**Objective**
Check each line of the material below for "from", then copy the ones that contain it.

**Data segment**
--
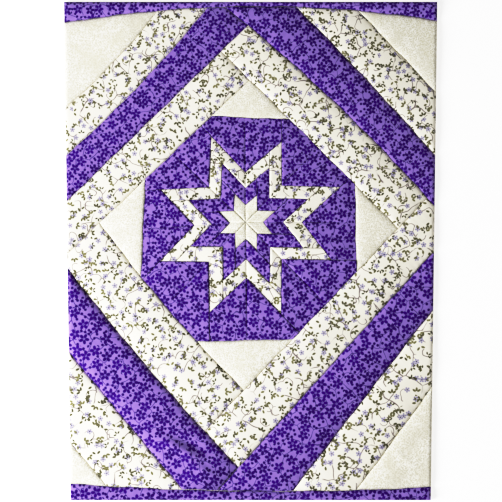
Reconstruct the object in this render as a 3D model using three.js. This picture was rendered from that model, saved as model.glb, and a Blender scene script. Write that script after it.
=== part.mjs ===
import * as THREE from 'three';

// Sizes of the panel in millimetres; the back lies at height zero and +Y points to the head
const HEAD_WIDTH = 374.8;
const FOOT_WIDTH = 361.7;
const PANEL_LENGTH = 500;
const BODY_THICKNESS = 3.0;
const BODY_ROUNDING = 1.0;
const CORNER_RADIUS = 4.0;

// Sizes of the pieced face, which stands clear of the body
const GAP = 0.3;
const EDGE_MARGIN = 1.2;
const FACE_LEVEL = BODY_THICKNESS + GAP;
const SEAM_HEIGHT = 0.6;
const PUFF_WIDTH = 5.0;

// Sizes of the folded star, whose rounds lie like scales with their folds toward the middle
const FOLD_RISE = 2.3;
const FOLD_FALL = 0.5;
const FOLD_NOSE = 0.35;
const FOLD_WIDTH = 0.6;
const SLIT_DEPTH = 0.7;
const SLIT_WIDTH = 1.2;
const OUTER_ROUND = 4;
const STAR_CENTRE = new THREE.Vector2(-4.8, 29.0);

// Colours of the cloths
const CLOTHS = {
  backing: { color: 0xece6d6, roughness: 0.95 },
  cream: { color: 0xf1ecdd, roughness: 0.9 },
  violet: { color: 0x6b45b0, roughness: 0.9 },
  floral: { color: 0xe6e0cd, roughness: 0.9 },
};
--
**Solved problem**
Reconstruct the object in this render as a 3D model using three.js. This picture was rendered from that model, saved as model.glb, and a Blender scene script. Write that script after it.
import * as THREE from 'three';